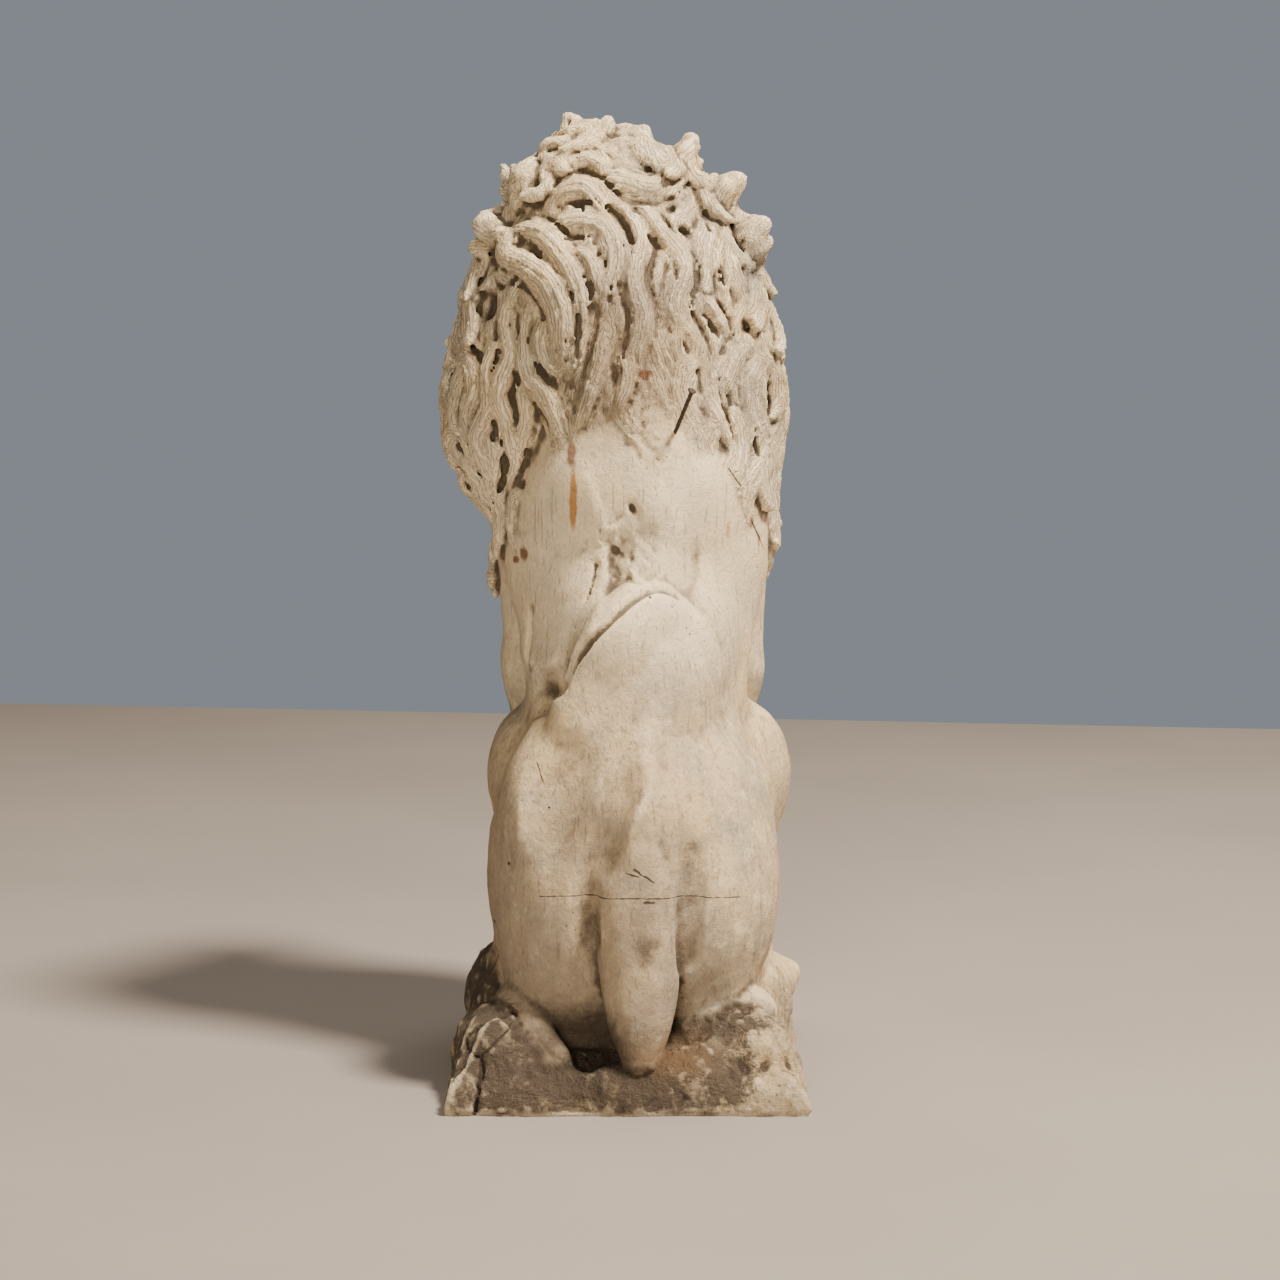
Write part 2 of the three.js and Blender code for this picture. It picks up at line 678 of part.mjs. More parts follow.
// Evens out the points of a skin: each moves to the middle of its neighbours, and then back
// onto the surface.
function relaxSkin(clay, { points, faces }) {
  const place = new THREE.Vector3();
  for (let pass = 0; pass < 2; pass += 1) {
    const sums = new Float64Array(points.length);
    const shares = new Uint16Array(points.length / 3);
    for (let n = 0; n < faces.length; n += 1) {
      const a = faces[n];
      const b = faces[n % 3 === 2 ? n - 2 : n + 1];
      shares[a] += 1;
      for (let m = 0; m < 3; m += 1) {
        sums[3 * a + m] += points[3 * b + m];
      }
    }
    for (let n = 0; n < shares.length; n += 1) {
      place.fromArray(sums, 3 * n).divideScalar(shares[n]);
      place.addScaledVector(clay.normal(place), -clay.sample(place));
      place.toArray(points, 3 * n);
    }
  }
  return { points, faces };
}

// A heap that gives back its cheapest entry first
class Heap {
  entries = [];

  push(entry) {
    const { entries } = this;
    let n = entries.push(entry) - 1;
    while (n > 0) {
      const parent = (n - 1) >> 1;
      if (entries[parent].cost <= entry.cost) {
        break;
      }
      entries[n] = entries[parent];
      n = parent;
    }
    entries[n] = entry;
  }

  pop() {
    const { entries } = this;
    const top = entries[0];
    const last = entries.pop();
    const length = entries.length;
    if (length > 0) {
      let n = 0;
      for (let child = 1; child < length; child = 2 * n + 1) {
        if (child + 1 < length && entries[child + 1].cost < entries[child].cost) {
          child += 1;
        }
        if (entries[child].cost >= last.cost) {
          break;
        }
        entries[n] = entries[child];
        n = child;
      }
      entries[n] = last;
    }
    return top;
  }
}

// Thins a closed skin. Drawing the two ends of an edge together costs what the squared
// distances to the planes round them come to, and the cheapest edge goes first.
function thinSkin({ points, faces }, target) {
  const total = points.length / 3;
  const corners = faces.slice();
  const alive = new Uint8Array(faces.length / 3).fill(1);
  const around = Array.from({ length: total }, () => []);
  const stamp = new Uint32Array(total);
  const quadric = new Float64Array(total * 10);
  const point = (n) => [points[3 * n], points[3 * n + 1], points[3 * n + 2]];
  const cross = (a, b, c) => {
    const u = [b[0] - a[0], b[1] - a[1], b[2] - a[2]];
    const v = [c[0] - a[0], c[1] - a[1], c[2] - a[2]];
    return [u[1] * v[2] - u[2] * v[1], u[2] * v[0] - u[0] * v[2], u[0] * v[1] - u[1] * v[0]];
  };
  for (let f = 0; f < alive.length; f += 1) {
    const ends = [corners[3 * f], corners[3 * f + 1], corners[3 * f + 2]];
    const [a, b, c] = ends.map(point);
    const n = cross(a, b, c);
    const area = Math.hypot(...n) + 1e-12;
    const [x, y, z] = n.map((value) => value / area);
    const w = -(x * a[0] + y * a[1] + z * a[2]);
    const q = [x * x, x * y, x * z, x * w, y * y, y * z, y * w, z * z, z * w, w * w];
    for (const end of ends) {
      around[end].push(f);
      q.forEach((value, m) => {
        quadric[10 * end + m] += value * area;
      });
    }
  }
  const heap = new Heap();
  const neighbours = (n) => {
    const found = new Set();
    for (const f of around[n]) {
      for (let m = 0; m < 3; m += 1) {
        found.add(corners[3 * f + m]);
      }
    }
    found.delete(n);
    return found;
  };
  const offer = (a, b) => {
    const q = new Float64Array(10);
    for (let m = 0; m < 10; m += 1) {
      q[m] = quadric[10 * a + m] + quadric[10 * b + m];
    }
    const pa = point(a);
    const pb = point(b);
    const middle = pa.map((value, m) => (value + pb[m]) / 2);
    // The best place for the joined point; a light pull to the middle of the edge keeps it
    // from sliding away where the surface is flat.
    const pull = 1e-3 * (q[0] + q[4] + q[7]) + 1e-9;
    const [xx, xy, xz, yy, yz, zz] = [q[0] + pull, q[1], q[2], q[4] + pull, q[5], q[7] + pull];
    const right = [
      pull * middle[0] - q[3],
      pull * middle[1] - q[6],
      pull * middle[2] - q[8],
    ];
    const c0 = yy * zz - yz * yz;
    const c1 = xz * yz - xy * zz;
    const c2 = xy * yz - xz * yy;
    const det = xx * c0 + xy * c1 + xz * c2;
    const best = [
      (c0 * right[0] + c1 * right[1] + c2 * right[2]) / det,
      (c1 * right[0] + (xx * zz - xz * xz) * right[1] + (xy * xz - xx * yz) * right[2]) / det,
      (c2 * right[0] + (xy * xz - xx * yz) * right[1] + (xx * yy - xy * xy) * right[2]) / det,
    ];
    const [x, y, z] = best;
    const cost =
      q[0] * x * x + 2 * q[1] * x * y + 2 * q[2] * x * z + 2 * q[3] * x +
      q[4] * y * y + 2 * q[5] * y * z + 2 * q[6] * y +
      q[7] * z * z + 2 * q[8] * z + q[9];
    const length2 = (pa[0] - pb[0]) ** 2 + (pa[1] - pb[1]) ** 2 + (pa[2] - pb[2]) ** 2;
    heap.push({ cost: Math.max(cost, 0) + 1e-3 * length2, a, b, best, age: stamp[a] + stamp[b] });
  };
  for (let n = 0; n < total; n += 1) {
    for (const other of neighbours(n)) {
      if (other > n) {
        offer(n, other);
      }
    }
  }
  const shape = (normal, ends) => {
    const longest = Math.max(
      ...ends.map((p, n) => {
        const q = ends[(n + 1) % 3];
        return (p[0] - q[0]) ** 2 + (p[1] - q[1]) ** 2 + (p[2] - q[2]) ** 2;
      }),
    );
    return Math.hypot(...normal) / longest;
  };
  // Whether every face that stays keeps its side and doesn't become a worse sliver
  const holds = (end, gone, best) => {
    for (const f of around[end]) {
      const ends = [corners[3 * f], corners[3 * f + 1], corners[3 * f + 2]];
      if (ends.includes(gone)) {
        continue;
      }
      const old = ends.map(point);
      const moved = ends.map((n) => (n === end ? best : point(n)));
      const before = cross(...old);
      const after = cross(...moved);
      const dot = before[0] * after[0] + before[1] * after[1] + before[2] * after[2];
      const fair = shape(before, old);
      if (fair > 0.05 && dot < 0.3 * Math.hypot(...before) * Math.hypot(...after)) {
        return false;
      }
      if (shape(after, moved) < Math.min(0.15, 0.9 * fair)) {
        return false;
      }
    }
    return true;
  };
  let left = alive.length;
  while (left > target && heap.entries.length > 0) {
    const { a, b, best, age } = heap.pop();
    if (age !== stamp[a] + stamp[b] || around[a].length === 0 || around[b].length === 0) {
      continue;
    }
    const nearA = neighbours(a);
    const nearB = neighbours(b);
    const shared = [...nearA].filter((n) => nearB.has(n));
    if (!nearA.has(b) || shared.length !== 2) {
      continue;
    }
    const choices = [best, point(a), point(b)];
    const chosen = choices.find((spot) => holds(a, b, spot) && holds(b, a, spot));
    if (!chosen) {
      continue;
    }
    chosen.forEach((value, m) => {
      points[3 * a + m] = value;
    });
    for (let m = 0; m < 10; m += 1) {
      quadric[10 * a + m] += quadric[10 * b + m];
    }
    for (const f of around[b]) {
      const slot = [0, 1, 2].find((m) => corners[3 * f + m] === b);
      if ([0, 1, 2].some((m) => corners[3 * f + m] === a)) {
        alive[f] = 0;
        left -= 1;
        for (let m = 0; m < 3; m += 1) {
          const end = corners[3 * f + m];
          if (end !== b) {
            around[end] = around[end].filter((other) => other !== f);
          }
        }
      } else {
        corners[3 * f + slot] = a;
        around[a].push(f);
      }
    }
    around[b] = [];
    stamp[a] += 1;
    for (const other of neighbours(a)) {
      offer(a, other);
    }
  }
  return { points, faces: corners.filter((_, n) => alive[Math.floor(n / 3)]) };
}

const wasm = await Module();
wasm.setup();

function solidOf(geometry) {
  const bare = geometry.clone();
  bare.deleteAttribute("normal");
  bare.deleteAttribute("uv");
  const merged = mergeVertices(bare, 1e-4);
  return new wasm.Manifold(
    new wasm.Mesh({
      numProp: 3,
      vertProperties: new Float32Array(merged.attributes.position.array),
      triVerts: new Uint32Array(merged.index.array),
    }),
  );
}

function geometryOf(solid) {
  const mesh = solid.getMesh();
  const geometry = new THREE.BufferGeometry();
  geometry.setAttribute("position", new THREE.BufferAttribute(mesh.vertProperties, 3));
  geometry.setIndex(new THREE.BufferAttribute(mesh.triVerts, 1));
  geometry.computeVertexNormals();
  return geometry;
}

function skinGeometry({ points, faces }) {
  const geometry = new THREE.BufferGeometry();
  geometry.setAttribute("position", new THREE.Float32BufferAttribute(points, 3));
  geometry.setIndex(faces);
  return geometry;
}

// The nail and its hole share one profile, turned about the nail's own axis from its point.
function nailShape(clearance, headed) {
  const radius = NAIL_DIAMETER / 2 + clearance;
  const head = NAIL_HEAD_DIAMETER / 2;
  const profile = [
    new THREE.Vector2(0, -clearance),
    new THREE.Vector2(radius, 2 * NAIL_DIAMETER),
  ];
  if (headed) {
    profile.push(new THREE.Vector2(radius, NAIL_LENGTH - NAIL_HEAD_THICKNESS));
    profile.push(new THREE.Vector2(head, NAIL_LENGTH - NAIL_HEAD_THICKNESS));
  }
  const width = headed ? head : radius;
  profile.push(new THREE.Vector2(width, NAIL_LENGTH), new THREE.Vector2(0, NAIL_LENGTH));
  return new THREE.LatheGeometry(profile, 12);
}

// Room for the base and for the figure, whichever reaches further
const reachX = Math.max(BASE_WIDTH / 2, 210 * UNIT) + 3 * GRID_STEP;
const reachY = Math.max(BASE_LENGTH / 2, 300 * UNIT) + 3 * GRID_STEP;
const clay = new Clay(
  new THREE.Box3(
    new THREE.Vector3(-reachX, -reachY, -3 * GRID_STEP),
    new THREE.Vector3(reachX, reachY, at(0, 0, 1010).z + 3 * GRID_STEP),
  ),
  GRID_STEP,
);
addBase(clay);
addHaunches(clay);
addTrunk(clay);
addForelegs(clay);
addTail(clay);
addNeck(clay);
addTufts(clay);
addMane(clay);
addBackLocks(clay);
addFace(clay);
carveFolds(clay);
clay.keepReached(0, 1);
clay.keepReached(
  clay.index(
    ...at(MIDLINE, 0, 500).sub(clay.low).divideScalar(clay.step).round().toArray(),
  ),
  -1,
);
const skin = thinSkin(relaxSkin(clay, drawSkin(clay)), SKIN_TRIANGLES);

// The nail slants up and back out of the nape, on the right of the spine.
const nailAxis = new THREE.Vector3(-0.304, 0.558, 0.771).normalize();
const nailMouth = clay.meet(at(-51, 290, 668), at(-51, -80, 668));
const nailPlace = new THREE.Object3D();
nailPlace.position.copy(nailMouth).addScaledVector(nailAxis, NAIL_STANDS_OUT - NAIL_LENGTH);
nailPlace.quaternion.setFromUnitVectors(BACK, nailAxis);
nailPlace.updateMatrix();

const above = new THREE.BoxGeometry(2 * BASE_WIDTH, 2 * BASE_LENGTH, 2 * FIGURE_HEIGHT);
above.translate(0, 0, FIGURE_HEIGHT);
const hole = nailShape(NAIL_CLEARANCE, false).applyMatrix4(nailPlace.matrix);
const plaster = solidOf(skinGeometry(skin)).intersect(solidOf(above)).subtract(solidOf(hole));

const lion = new THREE.Mesh(
  geometryOf(plaster),
  new THREE.MeshStandardMaterial({ color: 0xcfc3a8, roughness: 0.92, metalness: 0 }),
);
lion.name = "lion";

const nail = new THREE.Mesh(
  geometryOf(solidOf(nailShape(0, true))),
  new THREE.MeshStandardMaterial({ color: 0x3a2e27, roughness: 0.75, metalness: 0.6 }),
);
nail.name = "nape_nail";
nail.position.copy(nailPlace.position);
nail.quaternion.copy(nailPlace.quaternion);

const part = new THREE.Group();
part.add(lion, nail);
export default part;
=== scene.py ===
"""A plaster lion on a low rocky base, finished as an old cast, with a rusty nail in its nape.

The lion is modelled as clay is, on a grid of distances: rounded masses are added, folds and
hollows are carved, locks of mane are laid on strand by strand, and the skin of the result
becomes one mesh that stands for the cast in the frame. The clay is worked in millimetres and
the mesh is in metres. The lion looks along -Y and its left side is +X.
"""

import math

import bmesh
import bpy
import numpy as np
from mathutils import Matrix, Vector


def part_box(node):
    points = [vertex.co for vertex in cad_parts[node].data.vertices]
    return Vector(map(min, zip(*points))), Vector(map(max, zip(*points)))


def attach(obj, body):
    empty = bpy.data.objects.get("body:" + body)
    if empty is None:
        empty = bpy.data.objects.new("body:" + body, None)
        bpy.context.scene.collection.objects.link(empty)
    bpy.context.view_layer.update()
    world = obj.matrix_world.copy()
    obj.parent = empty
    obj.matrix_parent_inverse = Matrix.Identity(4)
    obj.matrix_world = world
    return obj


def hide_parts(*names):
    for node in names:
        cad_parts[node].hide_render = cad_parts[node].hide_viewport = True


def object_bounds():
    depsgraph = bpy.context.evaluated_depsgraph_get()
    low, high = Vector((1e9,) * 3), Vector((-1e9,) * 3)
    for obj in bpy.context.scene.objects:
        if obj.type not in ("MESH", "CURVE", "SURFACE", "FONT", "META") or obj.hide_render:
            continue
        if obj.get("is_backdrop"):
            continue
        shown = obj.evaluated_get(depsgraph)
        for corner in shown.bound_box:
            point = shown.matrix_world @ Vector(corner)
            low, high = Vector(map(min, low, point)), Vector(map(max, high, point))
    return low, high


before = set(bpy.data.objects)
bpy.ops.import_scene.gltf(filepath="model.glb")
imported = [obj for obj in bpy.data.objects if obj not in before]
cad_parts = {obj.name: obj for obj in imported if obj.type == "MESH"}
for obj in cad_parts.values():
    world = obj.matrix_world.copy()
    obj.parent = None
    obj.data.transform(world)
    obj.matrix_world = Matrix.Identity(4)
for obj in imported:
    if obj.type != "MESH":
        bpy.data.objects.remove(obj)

bl_info = {
    "name": "Plaster Lion",
    "version": (1, 0, 0),
    "blender": (4, 5, 0),
    "location": "View3D > Sidebar > Plaster Lion",
    "description": "Models and finishes an old plaster lion on a rocky base",
    "category": "Add Mesh",
}

CAD_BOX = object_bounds()
MM = 0.001

# The figure's proportions count in 960 parts from the base's rim, at 40, to its crown.
FIGURE_PARTS = 960
RIM_PARTS = 40
BOTH = (1, -1)  # its left side and its right side
MIDLINE = -8  # parts across, where the body's middle is
FAR = 200.0  # millimetres, what the empty grid says


# Distances


def soft_min(a, b, width):
    """The smaller of two distances, with the corner between them filled over a width."""
    overlap = np.maximum(width - np.abs(a - b), 0) / width
    return np.minimum(a, b) - overlap * overlap * (width / 4)


def smoothstep(x, low, high):
    """A soft rise from 0 to 1 between two limits: three times t squared less twice t cubed."""
    t = np.clip((x - low) / (high - low), 0, 1)
    return t * t * (3 - 2 * t)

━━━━

- _What you are asked to do_: Between the line containing "const lion = new" and the line containing "points = [vertex.co" lies the part to return. Return it exactly, counting both of those lines.

- _Written response_:
const lion = new THREE.Mesh(
  geometryOf(plaster),
  new THREE.MeshStandardMaterial({ color: 0xcfc3a8, roughness: 0.92, metalness: 0 }),
);
lion.name = "lion";

const nail = new THREE.Mesh(
  geometryOf(solidOf(nailShape(0, true))),
  new THREE.MeshStandardMaterial({ color: 0x3a2e27, roughness: 0.75, metalness: 0.6 }),
);
nail.name = "nape_nail";
nail.position.copy(nailPlace.position);
nail.quaternion.copy(nailPlace.quaternion);

const part = new THREE.Group();
part.add(lion, nail);
export default part;
=== scene.py ===
"""A plaster lion on a low rocky base, finished as an old cast, with a rusty nail in its nape.

The lion is modelled as clay is, on a grid of distances: rounded masses are added, folds and
hollows are carved, locks of mane are laid on strand by strand, and the skin of the result
becomes one mesh that stands for the cast in the frame. The clay is worked in millimetres and
the mesh is in metres. The lion looks along -Y and its left side is +X.
"""

import math

import bmesh
import bpy
import numpy as np
from mathutils import Matrix, Vector


def part_box(node):
    points = [vertex.co for vertex in cad_parts[node].data.vertices]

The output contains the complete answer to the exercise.